What is happening in Afghanistan

by Sean M. Maloney

The sudden Taliban offensive and the apparent collapse of the Afghan security forces has shocked those of us who have had extensive dealings with that country and its peoples. At this point we are inundated with a plethora of simplistic analogies: ‘Afghanistan is Vietnam’ predominates and constant memes, Gifs and pictures of helicopters in Saigon bombards us on social media.    

That is not useful and it should not be a guide for Canada as we struggle to come to grips with the situation and its implications. And those implications are dire for the people we worked closely with, particularly for our interpreters and our locally employed people and their families. I am in contact with several of them. They tell me there were 300 executions in Spin Boldak alone this week. I was told 80 educated, young Afghans, male and female, were rounded up and murdered in the parts of Kandahar City the Taliban controls. I am told that surrendering Afghan security personel are told to go home…and then are dispatched later at night by men with small calibre pistols. 

The Taliban employ biometric databases that use fingerprint scanners and laptops to identify and kill anybody who worked for the NATO forces and, significantly, the International Community: Red Cross, Red Crescent, deminers, aid workers and so on. There is essentially a network-enabled Nazi Einsatzgruppe. We are observing the blood chilling effects of 21st Century technology wedded to a medieval ideology.

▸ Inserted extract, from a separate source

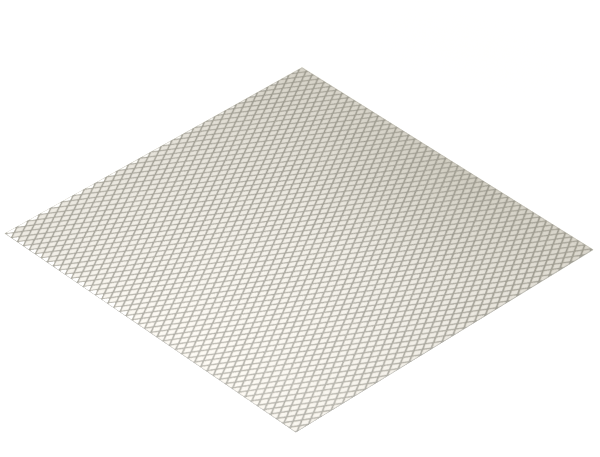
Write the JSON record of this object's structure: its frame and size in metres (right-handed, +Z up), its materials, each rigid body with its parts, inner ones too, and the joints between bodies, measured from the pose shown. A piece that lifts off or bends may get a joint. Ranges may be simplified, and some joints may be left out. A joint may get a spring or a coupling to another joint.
{
  "type": "diamond mesh sheet",
  "caption": "Flat square sheet of thin steel mesh with rows of rhombic openings and a thin plain edge on all four sides.",
  "frame": {"origin": "centre of the sheet, on its underside", "axes": "+X along the edge that follows the long way of the diamonds, to within 0.26 degrees, +Y along the edge that follows their short way, +Z up out of the sheet"},
  "size_m": [0.1, 0.1, 0.0002],
  "materials": {
    "steel": "bare stainless steel, satin, with fine rolling lines and bright cut edges"
  },
  "bodies": {
    "root": {"mesh_front_left": "steel", "mesh_front_middle": "steel", "mesh_front_right": "steel", "mesh_middle_left": "steel", "mesh_middle": "steel", "mesh_middle_right": "steel", "mesh_back_left": "steel", "mesh_back_middle": "steel", "mesh_back_right": "steel"}
  },
  "joints": []
}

The Canadian Armed Forces departed Kabul in 2014 after the decision was made by the Canadian government to end our training mission. I was on that last Chinook helicopter to Kabul International Airport. We are now seven years later, twenty years since Canadian troops first put their boots on the ground in that country. When we departed there was still an insurgency, but nothing on the level of activity and violence we experienced in 2006-2011. What happened in Afghanistan?

In February of this year I rewrote the epilogue to the to-be published three-volume history of Canada’s war in Afghanistan. I contacted people I knew there and got caught up with the events of 2014 to 2021. The insurgency, I was told, resembled what the insurgency looked like when I was there in 2005, or early 2006. It was troublesome in specific areas, but it was manageable. 

Why was this so? From 2011 to 2021, the Taliban movement fragmented into at least three parts after the death of Mullah Omar in 2013 and remnants of Al Qaeda allied themselves with some of the groups. The ISIS affiliate, Islamic State in Khorasan Province (ISKP) fused deeply radicalized members of Al Qaeda, Pakistan TTP and others who wanted to emulate ISIS. This dangerous movement even beheaded Al Qaeda personnel for video distribution. Another group, the Islamic Emirate High Council of Afghanistan, emerged from a Taliban faction in western Afghanistan and fought the anti-government clans in Helmand province. 

Major operations were undertaken against Al Qaeda in 2016 which destroyed their attempt at gaining a foothold in Kandahar Province. In 2019, the Afghan government focused their efforts on ISKP and dealt a fatal blow to that organization in 2019. Between the fall of 2020 and July 2021, however, some entity has welded together the disparate Taliban remnants, equipped them, organized them, enabled them, and provided them with a strategic design. Indeed, the recent assault on Kandahar City is the exact plan the Taliban used in 2006…the one we stopped cold as the combined effects of Task Force Orion’s operations in the summer and the Medusa battles in the fall of that year. 

This situation would not exist without outside influences. Yet all I see are bitter recriminations about how the army we helped train is not fighting effectively or at all, about how Canada failed in Afghanistan, that it was all a waste. 

In many ways, this is blaming the victim. I could easily point fingers at corruption, greed, tribal politics, the survivalist aspects of Afghan tribal culture. These are contributing factors. But indulging in that obscures the facts: there are outside entities that want to murder our project to help the people of Afghanistan and attack our values system. They want to convince us and others that our projects to help will inevitably fail and that we should stay contained on our North American island so they can do their dirty work. 

We are not doing enough to identify, call out, and confront such entities and those who lead and fund them. Meanwhile, I am helping people that I know get out before it is too late. And you and I don’t like guilty parties getting away with mass murder, do we?  

Sean M. Maloney is a Professor of History at Royal Military College and was the Canadian Army’s historian for the war in Afghanistan.